September 2023

In this issue:

Activity⮀Stillness

Activity⮀Stillness
Rev. Master Bennet Laraway

A teaching I heard when I began training is, “Practice activity in stillness, and stillness in activity.” Like some other teachings from that time, this phrase seemed enigmatic and perplexing. I “could not get my head around it.” But pure meditation did not demand that I “understand” this in order to sit and open my heart. And studying the Precepts and learning to apply them to the nuances of daily life did not ask that I “figure this out.” It was not the important thing, but the teaching stuck with me and became something like a traditional koan that asks for a heart understanding rather than a head understanding. I “put it on the back burner,” as Rev. Master Jiyu advised trainees, and just got on with training in meditation and the Precepts.

Then one meditation period found me wrestling with a particularly tenacious and resistant karmic memory. The more I tried to let go of it, the more insistently it “got in my face.” After going ‘round and ‘round with this pesky piece of karma, I suddenly had one of those welcome—if rare— “Aha!” moments of insight: this IS activity in stillness. This very process of willingly not grabbing after or pushing away whatever comes up in meditation, as we are taught in our very first meditation instruction, is “activity in stillness.” It is not something esoteric or far from us, but the very process of pure meditation itself. It was something I had been practicing all along without realizing it.

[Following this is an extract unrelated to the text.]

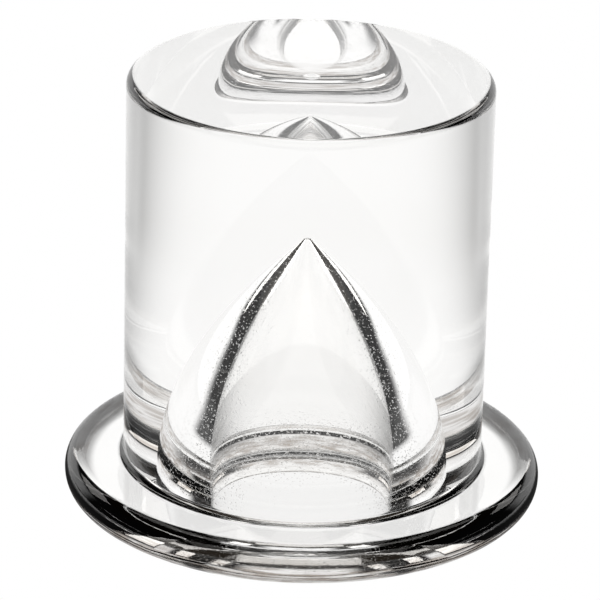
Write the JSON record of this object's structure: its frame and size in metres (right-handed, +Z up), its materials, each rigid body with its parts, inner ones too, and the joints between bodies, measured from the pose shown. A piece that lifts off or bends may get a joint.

To borrow from Rev. Master Koshin’s article from last month, the result of the active letting go is to “allow our attention to draw to a still point underneath the flow of thoughts, perceptions, and feelings…”. As meditation continues, the active process quiets and the stillness expands until we are “gently drawn to a deeper spiritual Place where there is plenty of spiritual space. Indeed, when meditation goes very deep, there is a sense of infinite vastness.” Not every meditation period requires the same degree of activity to reach this Place, depending on what comes up, but some initial activity of letting go and opening up is needed.

The other side of the equation is bringing the stillness of pure meditation into the activities of daily life. By experiencing this Place of stillness and space in pure meditation, we prove its Reality for ourselves; having proven It, we know we can call upon It during the activities of daily life when circumstances conspire to agitate us and pull us off-center and break Precepts and cause ourselves and others suffering. Again, Rev. Master Koshin describes this very well: “In the midst of daily activity, we ‘leave spaces’ whenever we pause to re-center ourselves. In this pausing we are finding spaces within the temporal flow of our experience by relaxing into the present moment and (spiritually, if not physically) bowing in acceptance.” This pausing is introducing stillness in activity.

The ego wants to drive the car of life. It steers with emotions, and with what it deems “rationality” and “common sense”—too often not either one but rather projections of self-justification and opinionation. Emotions and reason have their place, but if we allow them to drive our life…the cliff of suffering is ever near.

The Place of spiritual peace in our center, our hara, is always there, always available to us in whatever circumstances we find ourselves. It calls to us, “I am here, my door is open.” It is up to us to pause, turn, and walk through it into the dimension of stillness, peace, and joy.